On s’est flatté de l’expérience acquise du premier confinement pour mieux affronter le second. Dès le premier jour du reconfinement, des hausses de prix étaient attendues comme l’année dernière. Il est donc étonnant que les autorités aient pris six semaines pour allonger la liste des produits contrôlés. C’est une mesure exceptionnelle tout à fait compréhensible durant un confinement, même partiel, mais qui ne sera plus justifiée dès le déconfinement.
Des prix dits abusifs n’existent pas dans un régime de liberté des prix. Lorsque les prix fluctuent librement, c’est en fonction de l’offre et de la demande. Une offre inférieure à la demande fait grimper le prix. Si le prix dépasse celui qui correspond à l’équilibre entre l’offre et la demande, la concurrence se chargera de le ramener au prix d’équilibre.

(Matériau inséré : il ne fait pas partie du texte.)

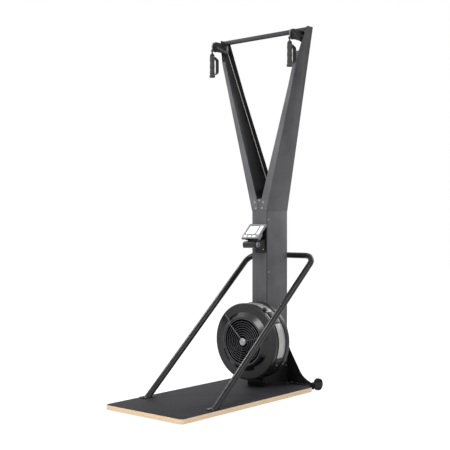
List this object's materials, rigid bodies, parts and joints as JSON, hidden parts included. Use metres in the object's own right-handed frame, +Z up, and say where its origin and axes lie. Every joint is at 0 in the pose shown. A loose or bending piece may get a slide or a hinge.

Or la concurrence ne joue pas dans une situation de confinement national, car les gens ne peuvent pas se déplacer comme bon leur semble pour rechercher des informations sur les prix et les comparer. Ils ne peuvent sortir que deux fois par semaine, doivent faire leurs courses dans leur lieu d’habitation et n’ont que trente minutes de présence dans les supermarchés. De par ces contraintes sur les acheteurs, les commerçants jouissent d’une rente de monopole.
Dans ce cas spécifique, il est juste de plafonner les prix des produits de base en grande demande si l’augmentation des prix paraît déraisonnable. Mais l’exception ne doit pas devenir la règle. Les plafonds des prix doivent être supprimés aussitôt qu’est rétablie la libre circulation des personnes dans tout le pays.
En situation concurrentielle, les prix du marché sont un système de télécommunication qui indique la rareté relative des produits. Le contrôle de prix, lui, rend durable la rareté. Il n’aide pas à accélérer le réapprovisionnement. Il empêche la réorientation des chaînes de production existantes vers la fabrication des produits manquants. Il dissuade les importateurs d’acheter les biens qui font défaut chez nous. Il affaiblit l’offre, découragée par des prix artificiels, tout en encourageant la demande, ce qui crée la pénurie. Et il détruit des emplois.
Afin de protéger les consommateurs d’un envol des prix, le gouvernement a la possibilité d’agir autrement que de bloquer les prix. S’il réduit les impôts sur la production et sur les importations, les entreprises ne répercuteront pas aux consommateurs la hausse des coûts de fabrication ou de distribution. S’il enlève la TVA sur un certain nombre de produits, cela soulagera les consommateurs.
Reste que ce qu’il faut contrôler en amont pour éviter que l’inflation se développe, c’est la monnaie. Mais la Banque de Maurice a accru la quantité de monnaie en circulation pour financer des dépenses gouvernementales. Elle a laissé la roupie se déprécier afin d’obtenir des gains de change sur les réserves en devises, qu’elle a transférés au Trésor public. Si l’inflation monétaire a pu causer la chute du puissant empire romain, une petite île ne résistera pas aux foucades des prix.